Copy the full set of lines exactly as given.

* begin Dataset excerpt *

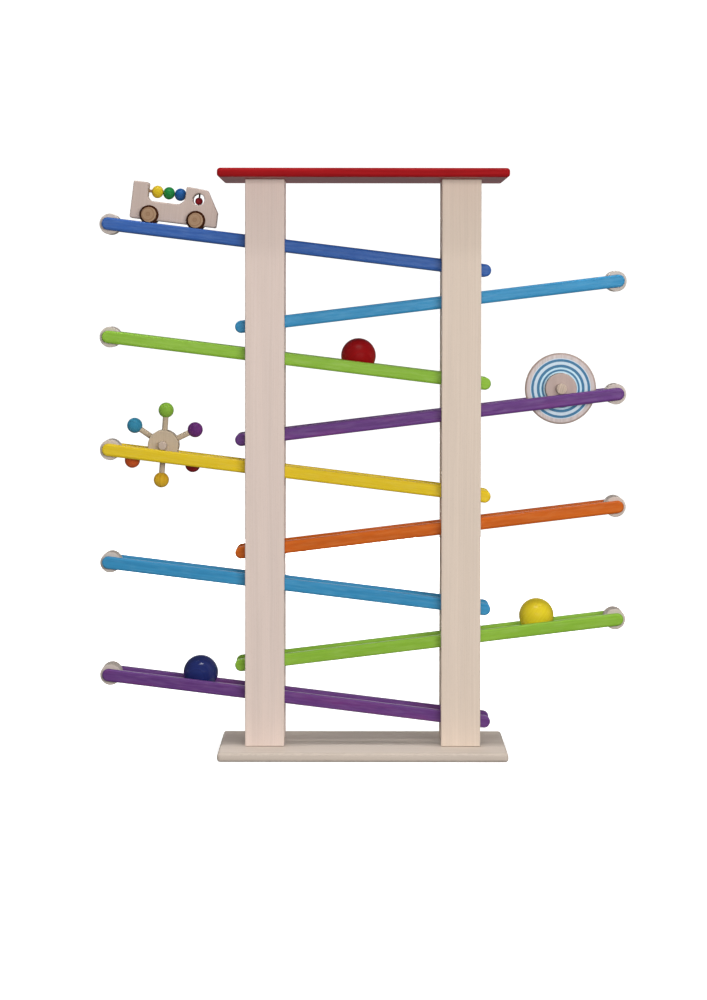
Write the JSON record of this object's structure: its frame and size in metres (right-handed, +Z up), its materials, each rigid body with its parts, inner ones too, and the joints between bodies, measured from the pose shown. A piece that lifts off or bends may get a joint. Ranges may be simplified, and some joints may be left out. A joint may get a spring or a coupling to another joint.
{
  "type": "wooden zigzag ball run",
  "caption": "Free-standing wooden toy tower whose sloping rail tracks zigzag down between two boards, with loose balls, a rolling disc, a spinner and a flanged truck.",
  "frame": {"origin": "middle of the underside of the base board", "axes": "+Z up through the tower, +X to the right seen from the front, +Y to the rear"},
  "size_m": [0.7522, 0.24, 0.834],
  "materials": {
    "natural_wood": "sanded beech, clear matt oil",
    "wheel_wood": "end grain, clear oil",
    "red_paint": "semi-gloss lacquer",
    "royal_blue_paint": "satin stain, grain faintly visible",
    "light_blue_paint": "satin stain, grain faintly visible",
    "green_paint": "satin stain, grain faintly visible",
    "violet_paint": "satin stain, grain faintly visible",
    "yellow_paint": "satin stain, grain faintly visible",
    "orange_paint": "satin stain, grain faintly visible",
    "ball_red_paint": "semi-gloss lacquer",
    "ball_yellow_paint": "semi-gloss lacquer",
    "ball_blue_paint": "semi-gloss lacquer",
    "purple_paint": "semi-gloss lacquer",
    "dark_red_paint": "semi-gloss lacquer",
    "teal_paint": "semi-gloss lacquer",
    "bead_green_paint": "semi-gloss lacquer",
    "disc_paint": "painted rings, blue and white, over bare wood",
    "pin_metal": "darkened steel wire"
  },
  "bodies": {
    "tower": {"base_board": "natural_wood", "top_board": "red_paint", "post_front_left": "natural_wood", "post_front_right": "natural_wood", "post_rear_left": "natural_wood", "post_rear_right": "natural_wood", "rail_1_front": "royal_blue_paint", "rail_1_rear": "royal_blue_paint", "end_block_1": "natural_wood", "rail_2_front": "light_blue_paint", "rail_2_rear": "light_blue_paint", "end_block_2": "natural_wood", "rail_3_front": "green_paint", "rail_3_rear": "green_paint", "end_block_3": "natural_wood", "rail_4_front": "violet_paint", "rail_4_rear": "violet_paint", "end_block_4": "natural_wood", "rail_5_front": "yellow_paint", "rail_5_rear": "yellow_paint", "end_block_5": "natural_wood", "rail_6_front": "orange_paint", "rail_6_rear": "orange_paint", "end_block_6": "natural_wood", "rail_7_front": "light_blue_paint", "rail_7_rear": "light_blue_paint", "end_block_7": "natural_wood", "rail_8_front": "green_paint", "rail_8_rear": "green_paint", "end_block_8": "natural_wood", "rail_9_front": "violet_paint", "rail_9_rear": "violet_paint", "end_block_9": "natural_wood"},
    "ball_red": {"ball_red": "ball_red_paint"},
    "ball_yellow": {"ball_yellow": "ball_yellow_paint"},
    "ball_blue": {"ball_blue": "ball_blue_paint"},
    "disc_carriage": {"disc_axle": "natural_wood"},
    "disc": {"disc_plate": "disc_paint", "disc_hub": "natural_wood"},
    "spinner_carriage": {"spinner_axle": "natural_wood"},
    "spinner": {"spinner_hub": "natural_wood", "spinner_arm_green": "green_paint", "spinner_arm_purple": "purple_paint", "spinner_arm_dark_red": "dark_red_paint", "spinner_arm_yellow": "ball_yellow_paint", "spinner_arm_orange": "orange_paint", "spinner_arm_teal": "teal_paint"},
    "truck": {"truck_body": "natural_wood", "bead_rod": "natural_wood", "driver_pin": "pin_metal"},
    "truck_rear_wheels": {"truck_rear_axle": "natural_wood", "truck_rear_wheel_near": "wheel_wood", "truck_rear_wheel_far": "wheel_wood"},
    "truck_front_wheels": {"truck_front_axle": "natural_wood", "truck_front_wheel_near": "wheel_wood", "truck_front_wheel_far": "wheel_wood"},
    "bead_blue": {"bead_blue": "royal_blue_paint"},
    "bead_green": {"bead_green": "bead_green_paint"},
    "bead_yellow": {"bead_yellow": "ball_yellow_paint"},
    "driver_head": {"driver_head": "dark_red_paint"}
  },
  "joints": [
    {"name": "ball_red_run", "type": "slide", "parent": "tower", "child": "ball_red", "axis": [0.9925, 0, -0.1219], "range_m": [-0.3193, 0.1797]},
    {"name": "ball_yellow_run", "type": "slide", "parent": "tower", "child": "ball_yellow", "axis": [-0.9925, 0, -0.1219], "range_m": [-0.074, 0.425]},
    {"name": "ball_blue_run", "type": "slide", "parent": "tower", "child": "ball_blue", "axis": [0.9925, 0, -0.1219], "range_m": [-0.0911, 0.4079]},
    {"name": "disc_roll", "type": "slide", "parent": "tower", "child": "disc_carriage", "axis": [-0.9925, 0, -0.1219], "range_m": [-0.0124, 0.4569]},
    {"name": "disc_spin", "type": "hinge", "parent": "disc_carriage", "child": "disc", "pos_m": [0.2837, 0, 0.52286], "axis": [0, -1, 0], "range_deg": [-94.7, 3490.4]},
    {"name": "spinner_roll", "type": "slide", "parent": "tower", "child": "spinner_carriage", "axis": [0.9925, 0, -0.1219], "range_m": [0, 0.4592]},
    {"name": "spinner_spin", "type": "hinge", "parent": "spinner_carriage", "child": "spinner", "pos_m": [-0.2862, 0, 0.44096], "axis": [0, 1, 0], "range_deg": [0, 4385]},
    {"name": "truck_roll", "type": "slide", "parent": "tower", "child": "truck", "axis": [0.9925, 0, -0.1219], "range_m": [-0.016, 0.4103]},
    {"name": "truck_rear_wheels_spin", "type": "hinge", "parent": "truck", "child": "truck_rear_wheels", "pos_m": [-0.30575, 0, 0.77079], "axis": [0, 1, 0], "range_deg": [-88, 2219]},
    {"name": "truck_front_wheels_spin", "type": "hinge", "parent": "truck", "child": "truck_front_wheels", "pos_m": [-0.23905, 0, 0.7626], "axis": [0, 1, 0], "range_deg": [-88, 2219]},
    {"name": "bead_blue_slide", "type": "slide", "parent": "truck", "child": "bead_blue", "axis": [-0.9925, 0, 0.1219], "range_m": [0, 0.0044]},
    {"name": "bead_green_slide", "type": "slide", "parent": "truck", "child": "bead_green", "axis": [-0.9925, 0, 0.1219], "range_m": [0, 0.0044]},
    {"name": "bead_yellow_slide", "type": "slide", "parent": "truck", "child": "bead_yellow", "axis": [-0.9925, 0, 0.1219], "range_m": [0, 0.0044]},
    {"name": "driver_turn", "type": "hinge", "parent": "truck", "child": "driver_head", "pos_m": [-0.23542, 0, 0.79057], "axis": [0.1219, 0, 0.9925], "continuous": true}
  ],
  "couplings": [
    {"joint": "disc_roll", "follows": "disc_spin", "m_per_rad": 0.0075},
    {"joint": "spinner_roll", "follows": "spinner_spin", "m_per_rad": 0.006},
    {"joint": "truck_rear_wheels_spin", "follows": "truck_roll", "rad_per_m": 94.34},
    {"joint": "truck_front_wheels_spin", "follows": "truck_roll", "rad_per_m": 94.34},
    {"joint": "bead_green_slide", "follows": "bead_blue_slide", "ratio": 1},
    {"joint": "bead_yellow_slide", "follows": "bead_blue_slide", "ratio": 1}
  ]
}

* end Dataset excerpt *

▶ _Answer to the problem_
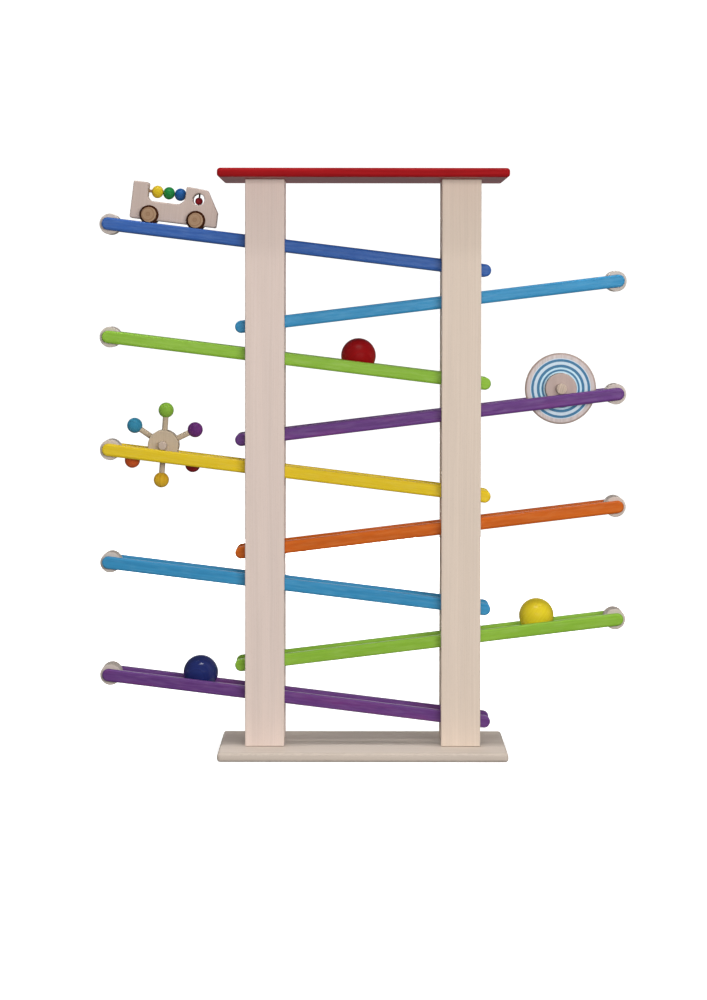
Write the JSON record of this object's structure: its frame and size in metres (right-handed, +Z up), its materials, each rigid body with its parts, inner ones too, and the joints between bodies, measured from the pose shown. A piece that lifts off or bends may get a joint. Ranges may be simplified, and some joints may be left out. A joint may get a spring or a coupling to another joint.
{
  "type": "wooden zigzag ball run",
  "caption": "Free-standing wooden toy tower whose sloping rail tracks zigzag down between two boards, with loose balls, a rolling disc, a spinner and a flanged truck.",
  "frame": {"origin": "middle of the underside of the base board", "axes": "+Z up through the tower, +X to the right seen from the front, +Y to the rear"},
  "size_m": [0.7522, 0.24, 0.834],
  "materials": {
    "natural_wood": "sanded beech, clear matt oil",
    "wheel_wood": "end grain, clear oil",
    "red_paint": "semi-gloss lacquer",
    "royal_blue_paint": "satin stain, grain faintly visible",
    "light_blue_paint": "satin stain, grain faintly visible",
    "green_paint": "satin stain, grain faintly visible",
    "violet_paint": "satin stain, grain faintly visible",
    "yellow_paint": "satin stain, grain faintly visible",
    "orange_paint": "satin stain, grain faintly visible",
    "ball_red_paint": "semi-gloss lacquer",
    "ball_yellow_paint": "semi-gloss lacquer",
    "ball_blue_paint": "semi-gloss lacquer",
    "purple_paint": "semi-gloss lacquer",
    "dark_red_paint": "semi-gloss lacquer",
    "teal_paint": "semi-gloss lacquer",
    "bead_green_paint": "semi-gloss lacquer",
    "disc_paint": "painted rings, blue and white, over bare wood",
    "pin_metal": "darkened steel wire"
  },
  "bodies": {
    "tower": {"base_board": "natural_wood", "top_board": "red_paint", "post_front_left": "natural_wood", "post_front_right": "natural_wood", "post_rear_left": "natural_wood", "post_rear_right": "natural_wood", "rail_1_front": "royal_blue_paint", "rail_1_rear": "royal_blue_paint", "end_block_1": "natural_wood", "rail_2_front": "light_blue_paint", "rail_2_rear": "light_blue_paint", "end_block_2": "natural_wood", "rail_3_front": "green_paint", "rail_3_rear": "green_paint", "end_block_3": "natural_wood", "rail_4_front": "violet_paint", "rail_4_rear": "violet_paint", "end_block_4": "natural_wood", "rail_5_front": "yellow_paint", "rail_5_rear": "yellow_paint", "end_block_5": "natural_wood", "rail_6_front": "orange_paint", "rail_6_rear": "orange_paint", "end_block_6": "natural_wood", "rail_7_front": "light_blue_paint", "rail_7_rear": "light_blue_paint", "end_block_7": "natural_wood", "rail_8_front": "green_paint", "rail_8_rear": "green_paint", "end_block_8": "natural_wood", "rail_9_front": "violet_paint", "rail_9_rear": "violet_paint", "end_block_9": "natural_wood"},
    "ball_red": {"ball_red": "ball_red_paint"},
    "ball_yellow": {"ball_yellow": "ball_yellow_paint"},
    "ball_blue": {"ball_blue": "ball_blue_paint"},
    "disc_carriage": {"disc_axle": "natural_wood"},
    "disc": {"disc_plate": "disc_paint", "disc_hub": "natural_wood"},
    "spinner_carriage": {"spinner_axle": "natural_wood"},
    "spinner": {"spinner_hub": "natural_wood", "spinner_arm_green": "green_paint", "spinner_arm_purple": "purple_paint", "spinner_arm_dark_red": "dark_red_paint", "spinner_arm_yellow": "ball_yellow_paint", "spinner_arm_orange": "orange_paint", "spinner_arm_teal": "teal_paint"},
    "truck": {"truck_body": "natural_wood", "bead_rod": "natural_wood", "driver_pin": "pin_metal"},
    "truck_rear_wheels": {"truck_rear_axle": "natural_wood", "truck_rear_wheel_near": "wheel_wood", "truck_rear_wheel_far": "wheel_wood"},
    "truck_front_wheels": {"truck_front_axle": "natural_wood", "truck_front_wheel_near": "wheel_wood", "truck_front_wheel_far": "wheel_wood"},
    "bead_blue": {"bead_blue": "royal_blue_paint"},
    "bead_green": {"bead_green": "bead_green_paint"},
    "bead_yellow": {"bead_yellow": "ball_yellow_paint"},
    "driver_head": {"driver_head": "dark_red_paint"}
  },
  "joints": [
    {"name": "ball_red_run", "type": "slide", "parent": "tower", "child": "ball_red", "axis": [0.9925, 0, -0.1219], "range_m": [-0.3193, 0.1797]},
    {"name": "ball_yellow_run", "type": "slide", "parent": "tower", "child": "ball_yellow", "axis": [-0.9925, 0, -0.1219], "range_m": [-0.074, 0.425]},
    {"name": "ball_blue_run", "type": "slide", "parent": "tower", "child": "ball_blue", "axis": [0.9925, 0, -0.1219], "range_m": [-0.0911, 0.4079]},
    {"name": "disc_roll", "type": "slide", "parent": "tower", "child": "disc_carriage", "axis": [-0.9925, 0, -0.1219], "range_m": [-0.0124, 0.4569]},
    {"name": "disc_spin", "type": "hinge", "parent": "disc_carriage", "child": "disc", "pos_m": [0.2837, 0, 0.52286], "axis": [0, -1, 0], "range_deg": [-94.7, 3490.4]},
    {"name": "spinner_roll", "type": "slide", "parent": "tower", "child": "spinner_carriage", "axis": [0.9925, 0, -0.1219], "range_m": [0, 0.4592]},
    {"name": "spinner_spin", "type": "hinge", "parent": "spinner_carriage", "child": "spinner", "pos_m": [-0.2862, 0, 0.44096], "axis": [0, 1, 0], "range_deg": [0, 4385]},
    {"name": "truck_roll", "type": "slide", "parent": "tower", "child": "truck", "axis": [0.9925, 0, -0.1219], "range_m": [-0.016, 0.4103]},
    {"name": "truck_rear_wheels_spin", "type": "hinge", "parent": "truck", "child": "truck_rear_wheels", "pos_m": [-0.30575, 0, 0.77079], "axis": [0, 1, 0], "range_deg": [-88, 2219]},
    {"name": "truck_front_wheels_spin", "type": "hinge", "parent": "truck", "child": "truck_front_wheels", "pos_m": [-0.23905, 0, 0.7626], "axis": [0, 1, 0], "range_deg": [-88, 2219]},
    {"name": "bead_blue_slide", "type": "slide", "parent": "truck", "child": "bead_blue", "axis": [-0.9925, 0, 0.1219], "range_m": [0, 0.0044]},
    {"name": "bead_green_slide", "type": "slide", "parent": "truck", "child": "bead_green", "axis": [-0.9925, 0, 0.1219], "range_m": [0, 0.0044]},
    {"name": "bead_yellow_slide", "type": "slide", "parent": "truck", "child": "bead_yellow", "axis": [-0.9925, 0, 0.1219], "range_m": [0, 0.0044]},
    {"name": "driver_turn", "type": "hinge", "parent": "truck", "child": "driver_head", "pos_m": [-0.23542, 0, 0.79057], "axis": [0.1219, 0, 0.9925], "continuous": true}
  ],
  "couplings": [
    {"joint": "disc_roll", "follows": "disc_spin", "m_per_rad": 0.0075},
    {"joint": "spinner_roll", "follows": "spinner_spin", "m_per_rad": 0.006},
    {"joint": "truck_rear_wheels_spin", "follows": "truck_roll", "rad_per_m": 94.34},
    {"joint": "truck_front_wheels_spin", "follows": "truck_roll", "rad_per_m": 94.34},
    {"joint": "bead_green_slide", "follows": "bead_blue_slide", "ratio": 1},
    {"joint": "bead_yellow_slide", "follows": "bead_blue_slide", "ratio": 1}
  ]
}